Each line should be copied exactly.

>> START

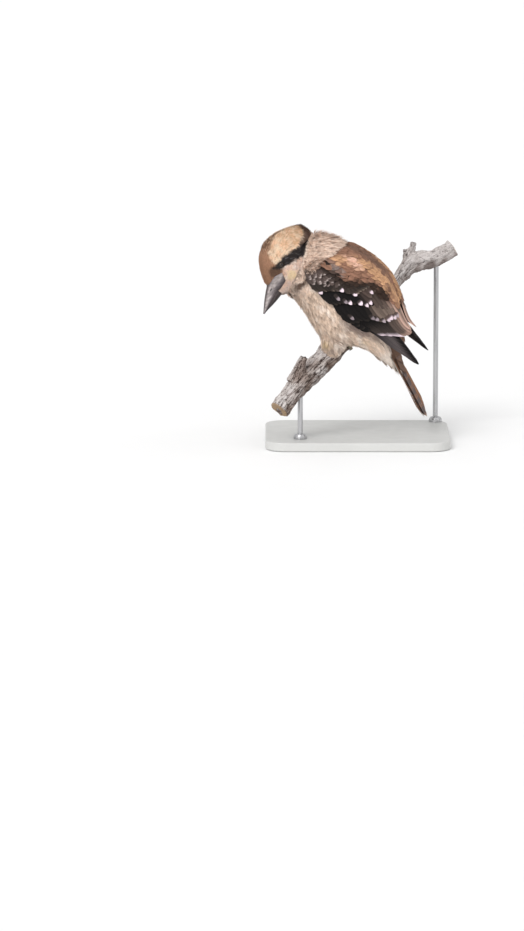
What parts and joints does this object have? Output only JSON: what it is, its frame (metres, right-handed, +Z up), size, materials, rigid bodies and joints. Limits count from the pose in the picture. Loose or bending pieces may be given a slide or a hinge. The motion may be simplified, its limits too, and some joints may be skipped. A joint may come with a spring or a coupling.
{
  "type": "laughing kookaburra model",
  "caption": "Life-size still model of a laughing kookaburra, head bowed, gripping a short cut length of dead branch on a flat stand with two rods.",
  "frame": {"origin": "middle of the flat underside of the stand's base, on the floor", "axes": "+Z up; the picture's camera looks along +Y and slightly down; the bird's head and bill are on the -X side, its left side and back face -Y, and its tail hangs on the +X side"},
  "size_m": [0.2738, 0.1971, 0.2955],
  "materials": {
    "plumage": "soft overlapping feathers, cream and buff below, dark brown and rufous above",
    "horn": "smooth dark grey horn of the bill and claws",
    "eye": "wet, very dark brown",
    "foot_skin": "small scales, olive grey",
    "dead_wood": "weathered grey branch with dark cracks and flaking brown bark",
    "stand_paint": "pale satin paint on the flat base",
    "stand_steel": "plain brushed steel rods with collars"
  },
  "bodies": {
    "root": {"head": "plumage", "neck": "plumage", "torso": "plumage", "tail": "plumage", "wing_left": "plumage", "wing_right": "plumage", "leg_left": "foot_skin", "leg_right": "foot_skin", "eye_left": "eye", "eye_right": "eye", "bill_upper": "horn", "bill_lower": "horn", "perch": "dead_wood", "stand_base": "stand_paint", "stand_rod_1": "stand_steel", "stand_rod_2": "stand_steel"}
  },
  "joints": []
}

>> END

▸ Result of this task:
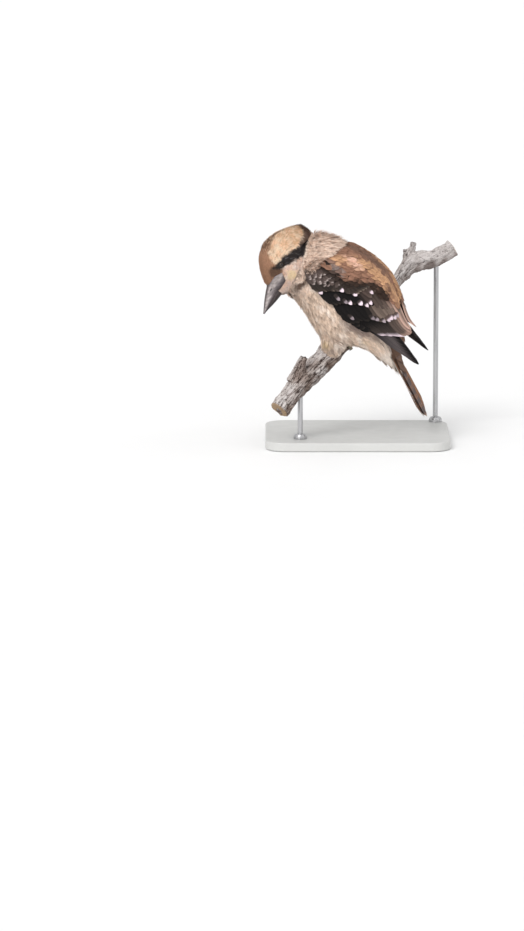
What parts and joints does this object have? Output only JSON: what it is, its frame (metres, right-handed, +Z up), size, materials, rigid bodies and joints. Limits count from the pose in the picture. Loose or bending pieces may be given a slide or a hinge. The motion may be simplified, its limits too, and some joints may be skipped. A joint may come with a spring or a coupling.
{
  "type": "laughing kookaburra model",
  "caption": "Life-size still model of a laughing kookaburra, head bowed, gripping a short cut length of dead branch on a flat stand with two rods.",
  "frame": {"origin": "middle of the flat underside of the stand's base, on the floor", "axes": "+Z up; the picture's camera looks along +Y and slightly down; the bird's head and bill are on the -X side, its left side and back face -Y, and its tail hangs on the +X side"},
  "size_m": [0.2738, 0.1971, 0.2955],
  "materials": {
    "plumage": "soft overlapping feathers, cream and buff below, dark brown and rufous above",
    "horn": "smooth dark grey horn of the bill and claws",
    "eye": "wet, very dark brown",
    "foot_skin": "small scales, olive grey",
    "dead_wood": "weathered grey branch with dark cracks and flaking brown bark",
    "stand_paint": "pale satin paint on the flat base",
    "stand_steel": "plain brushed steel rods with collars"
  },
  "bodies": {
    "root": {"head": "plumage", "neck": "plumage", "torso": "plumage", "tail": "plumage", "wing_left": "plumage", "wing_right": "plumage", "leg_left": "foot_skin", "leg_right": "foot_skin", "eye_left": "eye", "eye_right": "eye", "bill_upper": "horn", "bill_lower": "horn", "perch": "dead_wood", "stand_base": "stand_paint", "stand_rod_1": "stand_steel", "stand_rod_2": "stand_steel"}
  },
  "joints": []
}